Challenge:
Each line should be copied exactly.
— BEGIN Information supplied —
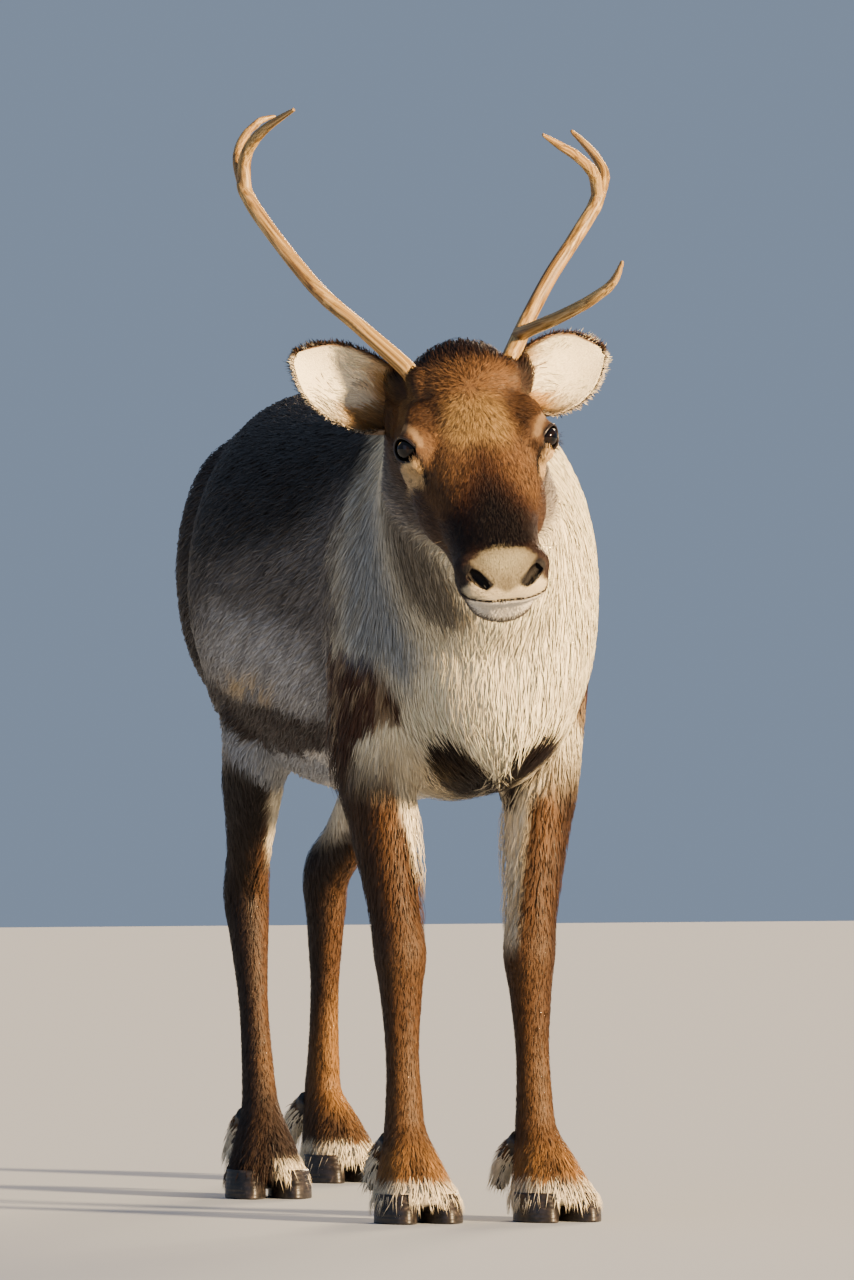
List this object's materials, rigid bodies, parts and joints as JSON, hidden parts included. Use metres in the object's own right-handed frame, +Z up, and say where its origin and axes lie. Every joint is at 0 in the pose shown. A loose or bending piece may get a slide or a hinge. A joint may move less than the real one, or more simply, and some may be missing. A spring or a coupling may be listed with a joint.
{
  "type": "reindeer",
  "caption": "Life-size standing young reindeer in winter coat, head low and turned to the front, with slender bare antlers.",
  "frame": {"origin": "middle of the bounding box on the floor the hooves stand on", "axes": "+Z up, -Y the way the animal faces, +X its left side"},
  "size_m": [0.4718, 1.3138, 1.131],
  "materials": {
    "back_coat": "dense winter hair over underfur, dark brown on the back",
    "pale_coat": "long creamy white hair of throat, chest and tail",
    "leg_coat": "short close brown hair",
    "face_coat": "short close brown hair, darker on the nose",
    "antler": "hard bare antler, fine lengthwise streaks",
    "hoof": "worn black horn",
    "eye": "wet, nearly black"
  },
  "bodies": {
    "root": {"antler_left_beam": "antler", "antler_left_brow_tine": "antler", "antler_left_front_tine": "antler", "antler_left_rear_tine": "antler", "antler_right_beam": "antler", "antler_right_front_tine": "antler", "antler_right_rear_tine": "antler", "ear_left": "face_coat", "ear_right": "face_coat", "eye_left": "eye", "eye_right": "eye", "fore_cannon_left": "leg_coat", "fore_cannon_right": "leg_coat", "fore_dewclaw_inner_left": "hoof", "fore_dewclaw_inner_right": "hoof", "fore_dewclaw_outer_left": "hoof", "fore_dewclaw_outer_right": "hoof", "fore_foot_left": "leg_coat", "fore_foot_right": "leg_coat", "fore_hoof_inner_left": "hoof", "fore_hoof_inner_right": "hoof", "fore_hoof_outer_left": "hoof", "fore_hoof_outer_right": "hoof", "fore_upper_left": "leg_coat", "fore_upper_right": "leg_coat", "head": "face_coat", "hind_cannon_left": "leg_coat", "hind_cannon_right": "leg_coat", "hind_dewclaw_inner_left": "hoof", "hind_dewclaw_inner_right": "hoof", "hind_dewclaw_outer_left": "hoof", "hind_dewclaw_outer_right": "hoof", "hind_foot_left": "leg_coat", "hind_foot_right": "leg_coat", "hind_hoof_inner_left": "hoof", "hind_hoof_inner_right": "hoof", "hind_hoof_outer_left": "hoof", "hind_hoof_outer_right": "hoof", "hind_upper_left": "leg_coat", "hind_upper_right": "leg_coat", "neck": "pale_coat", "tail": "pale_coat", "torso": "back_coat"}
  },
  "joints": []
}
— END Information supplied —
Task output:
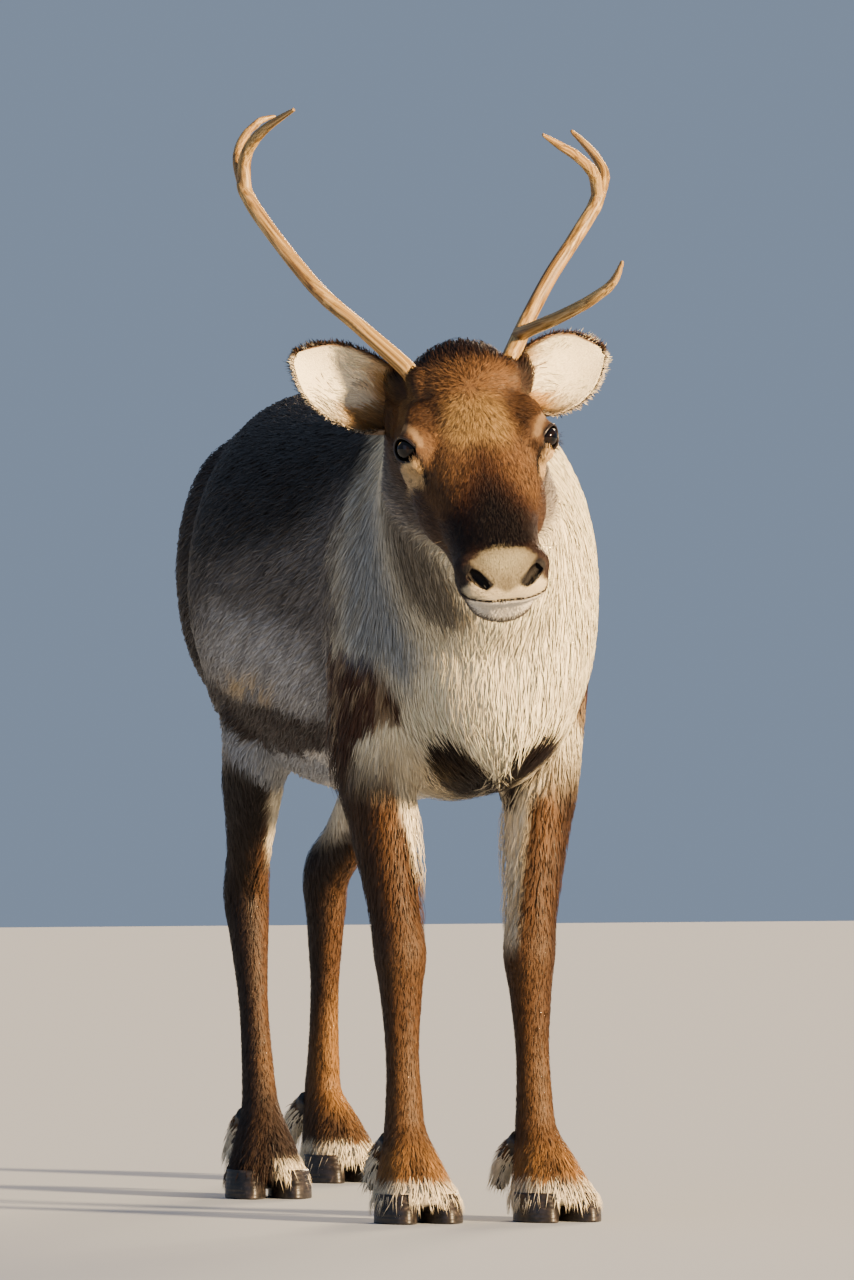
List this object's materials, rigid bodies, parts and joints as JSON, hidden parts included. Use metres in the object's own right-handed frame, +Z up, and say where its origin and axes lie. Every joint is at 0 in the pose shown. A loose or bending piece may get a slide or a hinge. A joint may move less than the real one, or more simply, and some may be missing. A spring or a coupling may be listed with a joint.
{
  "type": "reindeer",
  "caption": "Life-size standing young reindeer in winter coat, head low and turned to the front, with slender bare antlers.",
  "frame": {"origin": "middle of the bounding box on the floor the hooves stand on", "axes": "+Z up, -Y the way the animal faces, +X its left side"},
  "size_m": [0.4718, 1.3138, 1.131],
  "materials": {
    "back_coat": "dense winter hair over underfur, dark brown on the back",
    "pale_coat": "long creamy white hair of throat, chest and tail",
    "leg_coat": "short close brown hair",
    "face_coat": "short close brown hair, darker on the nose",
    "antler": "hard bare antler, fine lengthwise streaks",
    "hoof": "worn black horn",
    "eye": "wet, nearly black"
  },
  "bodies": {
    "root": {"antler_left_beam": "antler", "antler_left_brow_tine": "antler", "antler_left_front_tine": "antler", "antler_left_rear_tine": "antler", "antler_right_beam": "antler", "antler_right_front_tine": "antler", "antler_right_rear_tine": "antler", "ear_left": "face_coat", "ear_right": "face_coat", "eye_left": "eye", "eye_right": "eye", "fore_cannon_left": "leg_coat", "fore_cannon_right": "leg_coat", "fore_dewclaw_inner_left": "hoof", "fore_dewclaw_inner_right": "hoof", "fore_dewclaw_outer_left": "hoof", "fore_dewclaw_outer_right": "hoof", "fore_foot_left": "leg_coat", "fore_foot_right": "leg_coat", "fore_hoof_inner_left": "hoof", "fore_hoof_inner_right": "hoof", "fore_hoof_outer_left": "hoof", "fore_hoof_outer_right": "hoof", "fore_upper_left": "leg_coat", "fore_upper_right": "leg_coat", "head": "face_coat", "hind_cannon_left": "leg_coat", "hind_cannon_right": "leg_coat", "hind_dewclaw_inner_left": "hoof", "hind_dewclaw_inner_right": "hoof", "hind_dewclaw_outer_left": "hoof", "hind_dewclaw_outer_right": "hoof", "hind_foot_left": "leg_coat", "hind_foot_right": "leg_coat", "hind_hoof_inner_left": "hoof", "hind_hoof_inner_right": "hoof", "hind_hoof_outer_left": "hoof", "hind_hoof_outer_right": "hoof", "hind_upper_left": "leg_coat", "hind_upper_right": "leg_coat", "neck": "pale_coat", "tail": "pale_coat", "torso": "back_coat"}
  },
  "joints": []
}